Pada forum yang sama, Ketua Federasi Penyandang Disabilitas ChinaZhang Haidi mengatakan, negaranya meningkatkan kapasitas difabel agar dapat diterima kerja. Perempuan disabilitas juga diberdayakan melalui lokakarya kerajinan tangan.
”Kami juga memberi tunjangan untuk lebih dari 27 juta penyandang disabilitas. Pengembangan pendidikan berkualitas dan inklusif pun dilakukan. Lebih dari 10.000 siswa difabel diterima di perguruan tinggi per tahun. Kami sedang membangun Universitas Ilmu Rehabilitasi tingkat nasional agar ada lebih banyak talenta di bidang rehabilitasi,” ucap Zhang.
Kerja sama
Menurut Armida, negara-negara Asia Pasifik telah membuat kemajuan dalam pemenuhan hak difabel dalam sepuluh tahun terakhir. Ini tampak dari penyusunan peraturan nasional terkait disabilitas di masing-masing negara. Walakin, upaya itu dinilai belum cukup.
”Kita perlu memperkuat kemitraan dan menjalin kerja sama baru, baik dengan sektor swasta maupun organisasi penyandang disabilitas,” ucap Armida.
Menteri Koordinator Pembangunan Manusia dan Kebudayaan Muhadjir Effendy menambahkan, kemitraan global memungkinkan terjadinya pembangunan inklusif dan sensitif difabel. Ia berharap agar kesetaraan hak, inklusi, dan aksesibilitas bagi difabel tercapai.

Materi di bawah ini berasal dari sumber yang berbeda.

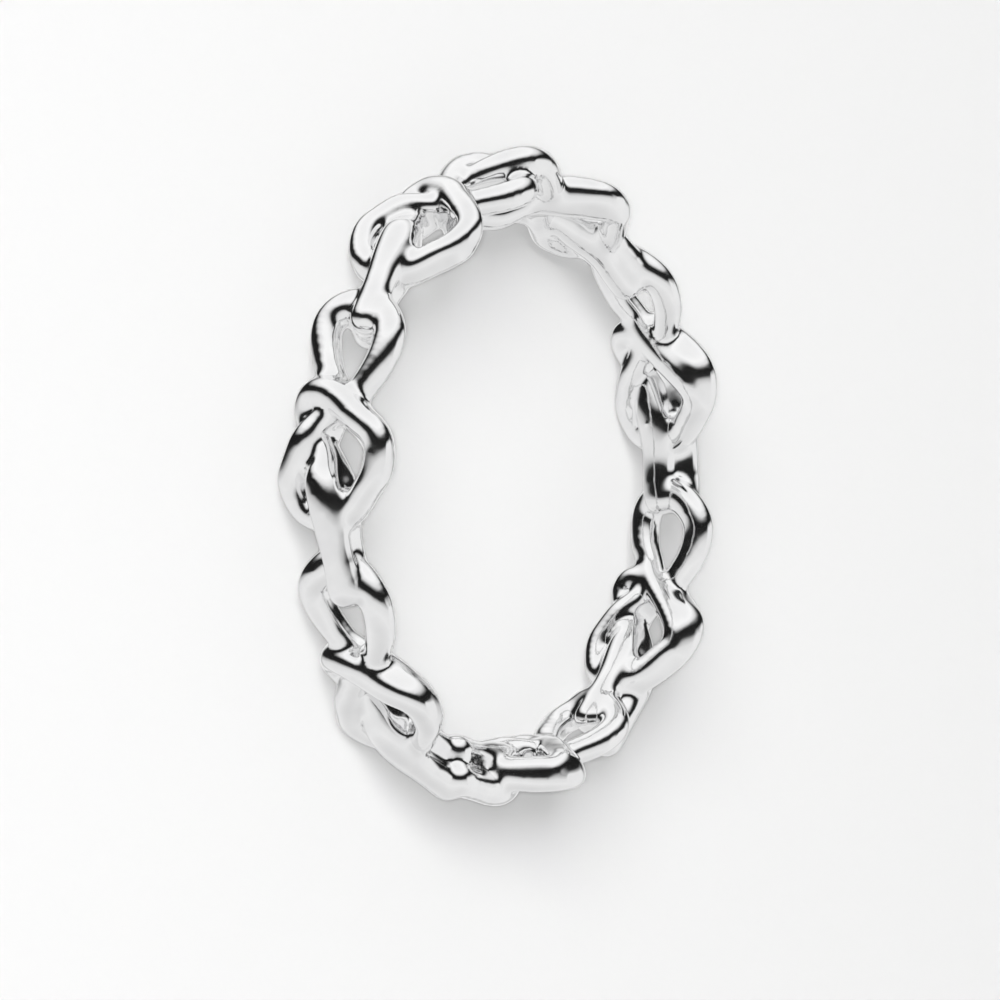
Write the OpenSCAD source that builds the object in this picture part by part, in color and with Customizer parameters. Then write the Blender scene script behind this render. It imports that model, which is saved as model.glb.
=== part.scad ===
// A finger ring made as one band of seven knots. Each knot is a doubled wire with an eye at its
// head, a heart-shaped overhand knot in its middle and a folded tail that hooks into the next eye.
// The ring lies on its back rim, with its axis along Z and its front rim up. Millimetres.

/* [Ring] */
// Diameter of the circle that the wires follow
centre_d = 18.8; // [16:0.2:22]
// Thickness of the wire, as a share of the thickness in the tables
wire_share = 1; // [0.9:0.05:1.1]
// Turn of the whole ring about its axis, from the top toward the left
ring_turn = 4.5; // [0:0.5:50]
// How far the strands of the eyes at the top part, the one outward and the other inward
top_lean = 0.5; // [0.3:0.1:0.7]

/* [Fineness] */
// Sides of the wire
wire_sides = 7; // [6:1:10]
// Flats on each half of the deep wire
half_sides = 3; // [3:1:4]
// Longest stretch of wire that stays straight
longest_step = 1.0; // [0.9:0.1:1.5]

/* [Hidden] */
knot_count = 7;
pitch = 360 / knot_count;
ball_sides = 8;
weld_reach = 0.5;
// Sizes of the joining metal and of the wire's narrow ends, as shares of the wire's radius
neck_share = 0.8;
weld_share = 0.7;
narrow_share = 0.9;
end_share = 0.6;
centre_r = centre_d / 2;
// Where the middle of the ring's box lies from its axis, and how low the back rim reaches
box_middle = [-0.133, 0.1];
back_rim = -1.354;

// Columns of the path, which both layers of the doubled wire follow
ALONG = 0;   // along the band, toward the tail
ACROSS = 1;  // across the band, toward the front rim
LIFT = 2;    // outward from the circle
GAP = 3;     // between the two layers' middles
LEAN = 4;    // how much nearer the outer layer is to the front rim
WIRE = 5;    // radius of the wire
FIRST_DEEP = 5;  // row from which the two layers are one deep wire, as far as the tail's end
SPLIT = 12;      // row where the deep wire is built in two, because it crosses itself

KNOT_PATH = [
    // under the arch, and down the left of the heart
    [-0.80,  0.00, -0.05, 0.60,  0.00, 0.43],
    [-0.25, -0.35,  0.00, 0.95,  0.00, 0.44],
    [ 0.35, -0.62,  0.00, 0.95,  0.00, 0.43],
    [ 0.90, -0.80,  0.00, 0.85, -0.05, 0.43],
    [ 1.45, -0.70,  0.00, 0.65, -0.05, 0.42],
    // round the bottom, and up the right
    [ 1.95, -0.38,  0.00, 0.40,  0.00, 0.41],
    [ 2.20,  0.38,  0.00, 0.20,  0.00, 0.41],
    [ 1.90,  1.15,  0.00, 0.25,  0.05, 0.42],
    [ 1.15,  1.75,  0.00, 0.35,  0.10, 0.42],
    [ 0.60,  2.10,  0.00, 0.35,  0.10, 0.42],
    [-0.10,  2.20,  0.05, 0.30,  0.10, 0.43],
    [-0.55,  2.00,  0.10, 0.30,  0.10, 0.46],
    // over the arch
    [-0.90,  1.50,  0.15, 0.40,  0.15, 0.49],
    [-1.25,  1.00,  0.15, 0.45,  0.10, 0.50],
    [-1.60,  0.45,  0.15, 0.50,  0.10, 0.50],
    [-1.70, -0.15,  0.10, 0.45,  0.05, 0.48],
    [-1.60, -0.60,  0.00, 0.35,  0.05, 0.44],
    [-1.20, -0.80, -0.08, 0.20,  0.00, 0.41],
    // down through the heart
    [-0.75, -0.62, -0.10, 0.10,  0.00, 0.40],
    [-0.20, -0.12, -0.05, 0.15,  0.05, 0.42],
    [ 0.40,  0.20, -0.05, 0.40,  0.10, 0.50],
    [ 0.90,  0.34,  0.03, 0.70,  0.10, 0.60],
    // the tail
    [ 1.40,  0.50,  0.05, 0.85,  0.15, 0.62],
    [ 2.00,  0.62,  0.05, 0.92,  0.20, 0.58],
    [ 2.80,  0.70,  0.05, 0.95,  0.30, 0.50],
    [ 3.50,  0.78,  0.05, 0.95,  0.35, 0.51],
    [ 4.15,  0.86,  0.10, 0.90,  0.30, 0.55],
];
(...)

Menteri Kesehatan dan Kesejahteraan Republik Korea Cho Kyoo Hong mengatakan, negaranya berkomitmen meningkatkan kualitas hidup difabel. Ini dilakukan melalui kerja sama jangka menengah dan panjang dengan negara-negara lain. Kerja sama ini pernah dijalin, antara lain, dengan Mongolia, Indonesia, dan Myanmar.